After the power play ended, a masterful pass by Tatar across to Domi left McElhinney beat, but Domi hit the post and then Tatar fanned on the puck with an open net on a Weber rebound as the Habs did everything except tie the game up in the dying seconds.
HabsWorld Habs 3 Stars
1st Star – Phillip Danault
Danault was not a huge factor in the first half of the game, but an altercation with Jordan Staal woke him up. From that point on, that line was effective in their forecheck, creating scoring chances, and even winning all their physical battles against the bigger Canes. Danault was also the lone scorer on this night.
Stats: 1 goal, +1, 4 shots, 3 hits, 16:33 T.O.I.
2nd Star – Artturi Lehkonen
Lehkonen is looking more and more like a player destined for the third line as he just can’t finish. Despite his scoring woes, he’s such a complete player that when he does get on the board, it’s hard not to insert him somewhere in this section. A nice pass on the Danault goal, another handful of successful forechecks and backchecks, and another handful of plays where a fan simply wonders why he isn’t scoring with more regularity.
Stats: 1 assist, +1, 4 shots, 15:01 T.O.I.
3rd Star – Shea Weber
In his return to the lineup, Weber led the team in ice time and though he’ll likely get better, he looked like the best defender on the ice tonight. He had a small issue with the synchronisation of his shot and hitting the net. It looked like all Weber needs is a bit of game action to get his decision making up to speed before he’s back to the 30-minute workhorse this team wants and needs.
Stats: 1 assist, +1, 3 shots, 1 hit, 25:19 T.O.I.

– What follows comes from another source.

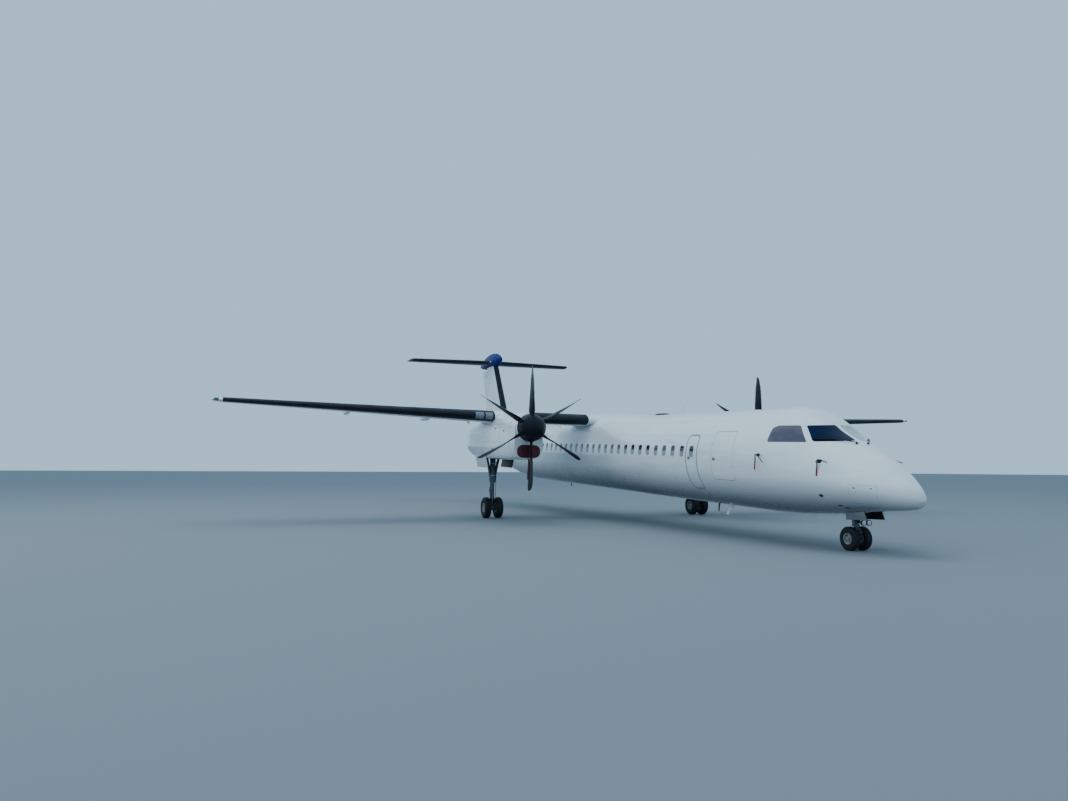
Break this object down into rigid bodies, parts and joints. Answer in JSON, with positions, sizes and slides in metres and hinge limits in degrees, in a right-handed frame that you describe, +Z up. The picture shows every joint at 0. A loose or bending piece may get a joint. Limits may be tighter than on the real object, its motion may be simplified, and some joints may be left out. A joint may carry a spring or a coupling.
{
  "type": "turboprop airliner",
  "caption": "High-wing T-tail turboprop airliner parked on twin-wheel gear, with feathered paddle propellers, long nacelles, stair door, flaps and double-hinged rudder.",
  "frame": {"origin": "on the ground under the middle of the aircraft's overall box, midway between the wing tips", "axes": "+X forward to the nose, +Y to port, +Z up; the fuselage stands 2 degrees nose-down"},
  "size_m": [32.6189, 28.42, 8.2937],
  "materials": {
    "airframe_paint": "gloss white enamel",
    "blue_paint": "gloss deep blue enamel",
    "cockpit_glass": "dark coated glass",
    "shaded_glass": "glass with a pale sun shade behind it",
    "propeller_composite": "satin charcoal paint",
    "gear_steel": "satin grey enamel, weathered",
    "wheel_rim": "light grey enamel",
    "tyre_rubber": "matt black rubber",
    "cover_fabric": "red coated fabric over foam",
    "engine_metal": "bare metal",
    "door_dark": "dark satin paint"
  },
  "bodies": {
    "airframe": {"fuselage": "airframe_paint", "radome": "airframe_paint", "windshield_left": "cockpit_glass", "windshield_right": "cockpit_glass", "side_window_left": "shaded_glass", "side_window_right": "shaded_glass", "emergency_exit": "airframe_paint", "service_door": "airframe_paint", "aft_passenger_door": "airframe_paint", "aft_baggage_door": "airframe_paint", "wing_fuselage_fairing": "airframe_paint", "wing_center": "airframe_paint", "wing_outer_left": "airframe_paint", "wing_outer_right": "airframe_paint", "nacelle_left": "airframe_paint", "nacelle_right": "airframe_paint", "engine_left": "engine_metal", "engine_right": "engine_metal", "intake_cover_left": "cover_fabric", "intake_cover_right": "cover_fabric", "main_gear_leg_left": "gear_steel", "main_gear_leg_right": "gear_steel", "nose_gear_leg": "gear_steel", "nose_gear_door_left": "door_dark", "nose_gear_door_right": "door_dark", "stabilizer": "airframe_paint", "bullet_fairing": "blue_paint", "fin": "airframe_paint"},
    "stair_door": {"passenger_door": "airframe_paint"},
    "baggage_door": {"forward_baggage_door": "airframe_paint"},
    "propeller_disc_left": {"propeller_left": "propeller_composite", "spinner_left": "propeller_composite"},
    "propeller_disc_right": {"propeller_right": "propeller_composite", "spinner_right": "propeller_composite"},
    "main_wheels_left": {"main_left_tyre_left": "tyre_rubber", "main_left_tyre_right": "tyre_rubber", "main_left_rim_left": "wheel_rim", "main_left_rim_right": "wheel_rim"},
    "main_wheels_right": {"main_right_tyre_left": "tyre_rubber", "main_right_tyre_right": "tyre_rubber", "main_right_rim_left": "wheel_rim", "main_right_rim_right": "wheel_rim"},
    "nose_fork": {"nose_gear_fork": "gear_steel"},
    "nose_wheels": {"nose_tyre_left": "tyre_rubber", "nose_tyre_right": "tyre_rubber", "nose_rim_left": "wheel_rim", "nose_rim_right": "wheel_rim"},
    "flap_inner_left": {"flap_inner_left": "airframe_paint"},
    "flap_inner_right": {"flap_inner_right": "airframe_paint"},
    "flap_outer_left": {"flap_outer_left": "airframe_paint"},
    "flap_outer_right": {"flap_outer_right": "airframe_paint"},
    "aileron_left": {"aileron_left": "airframe_paint"},
    "aileron_right": {"aileron_right": "airframe_paint"},
    "elevator_left": {"elevator_left": "airframe_paint"},
    "elevator_right": {"elevator_right": "airframe_paint"},
    "fore_rudder": {"fore_rudder": "airframe_paint"},
    "trailing_rudder": {"trailing_rudder": "airframe_paint"}
  },
  "joints": [
    {"name": "stair_door_hinge", "type": "hinge", "parent": "airframe", "child": "stair_door", "pos_m": [11.5058, 1.00166, 1.15934], "axis": [-0.9994, 0, 0.0349], "range_deg": [0, 120]},
    {"name": "baggage_door_hinge", "type": "hinge", "parent": "airframe", "child": "baggage_door", "pos_m": [10.96497, -1.15921, 2.86425], "axis": [-0.9994, 0, 0.0349], "range_deg": [0, 95]},
    {"name": "propeller_left_spin", "type": "hinge", "parent": "airframe", "child": "propeller_disc_left", "pos_m": [4.65179, 4.4, 3.16977], "axis": [0.9994, 0, -0.0349], "continuous": true},
    {"name": "propeller_right_spin", "type": "hinge", "parent": "airframe", "child": "propeller_disc_right", "pos_m": [4.65179, -4.4, 3.16977], "axis": [0.9994, 0, -0.0349], "continuous": true},
    {"name": "main_wheels_left_spin", "type": "hinge", "parent": "airframe", "child": "main_wheels_left", "pos_m": [0.39704, 4.4, 0.38594], "axis": [0, 1, 0], "continuous": true},
    {"name": "main_wheels_right_spin", "type": "hinge", "parent": "airframe", "child": "main_wheels_right", "pos_m": [0.39704, -4.4, 0.38594], "axis": [0, 1, 0], "continuous": true},
    {"name": "nose_steering", "type": "hinge", "parent": "airframe", "child": "nose_fork", "pos_m": [14.34165, 0, 0.27462], "axis": [0.0349, 0, 0.9994], "range_deg": [-60, 60]},
    {"name": "nose_wheels_spin", "type": "hinge", "parent": "nose_fork", "child": "nose_wheels", "pos_m": [14.34165, 0, 0.27462], "axis": [0, 1, 0], "continuous": true},
    {"name": "flap_outer_left_hinge", "type": "hinge", "parent": "airframe", "child": "flap_outer_left", "pos_m": [0.56604, 7.585, 3.56579], "axis": [-0.0734, -0.9963, -0.0438], "range_deg": [0, 35]},
    {"name": "flap_outer_right_hinge", "type": "hinge", "parent": "airframe", "child": "flap_outer_right", "pos_m": [0.56604, -7.585, 3.56579], "axis": [0.0734, -0.9963, 0.0438], "range_deg": [0, 35]},
    {"name": "flap_inner_left_hinge", "type": "hinge", "parent": "airframe", "child": "flap_inner_left", "pos_m": [0.3817, 2.595, 3.42571], "axis": [0.0058, -0.9999, -0.0094], "range_deg": [0, 35]},
    {"name": "flap_inner_right_hinge", "type": "hinge", "parent": "airframe", "child": "flap_inner_right", "pos_m": [0.3817, -2.595, 3.42571], "axis": [-0.0058, -0.9999, 0.0094], "range_deg": [0, 35]},
    {"name": "aileron_left_hinge", "type": "hinge", "parent": "airframe", "child": "aileron_left", "pos_m": [0.83826, 11.995, 3.94758], "axis": [-0.0785, -0.9964, -0.0331], "range_deg": [-20, 20]},
    {"name": "aileron_right_hinge", "type": "hinge", "parent": "airframe", "child": "aileron_right", "pos_m": [0.83826, -11.995, 3.94758], "axis": [0.0785, -0.9964, 0.0331], "range_deg": [-20, 20]},
    {"name": "elevator_left_hinge", "type": "hinge", "parent": "airframe", "child": "elevator_left", "pos_m": [-14.66641, 2.445, 7.79178], "axis": [0.0207, -0.9998, -0.0007], "range_deg": [-25, 20]},
    {"name": "elevator_right_hinge", "type": "hinge", "parent": "airframe", "child": "elevator_right", "pos_m": [-14.66641, -2.445, 7.79178], "axis": [-0.0207, -0.9998, 0.0007], "range_deg": [-25, 20]},
    {"name": "fore_rudder_hinge", "type": "hinge", "parent": "airframe", "child": "fore_rudder", "pos_m": [-13.87937, 0, 5.84813], "axis": [-0.3729, 0, 0.9279], "range_deg": [-18, 18]},
    {"name": "trailing_rudder_hinge", "type": "hinge", "parent": "fore_rudder", "child": "trailing_rudder", "pos_m": [-14.56451, 0, 5.87205], "axis": [-0.3667, 0, 0.9303], "range_deg": [-18, 18]}
  ],
  "couplings": [
    {"joint": "flap_outer_right_hinge", "follows": "flap_outer_left_hinge", "ratio": 1},
    {"joint": "flap_inner_left_hinge", "follows": "flap_outer_left_hinge", "ratio": 1},
    {"joint": "flap_inner_right_hinge", "follows": "flap_outer_left_hinge", "ratio": 1},
    {"joint": "aileron_right_hinge", "follows": "aileron_left_hinge", "ratio": -1},
    {"joint": "elevator_right_hinge", "follows": "elevator_left_hinge", "ratio": 1},
    {"joint": "trailing_rudder_hinge", "follows": "fore_rudder_hinge", "ratio": 1}
  ]
}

Honourable Mention – Charles Hudon
In my opinion, Hudon is a player that gets too much attention for someone who shows up to play once every four games and is a defensive liability when he isn’t showing up offensively. That being said, he was a beast in offensive creation on this night and deserves to be recognized as such. If he and Kotkaniemi can get on the same page, this team could really start creating headaches for the opposition. For now, it’s clear that the team is regularly sending their defensive best against Domi and Drouin.
Stats: 0 points, 0 (+/-), 2 shots, 2 hits, 14:37 T.O.I.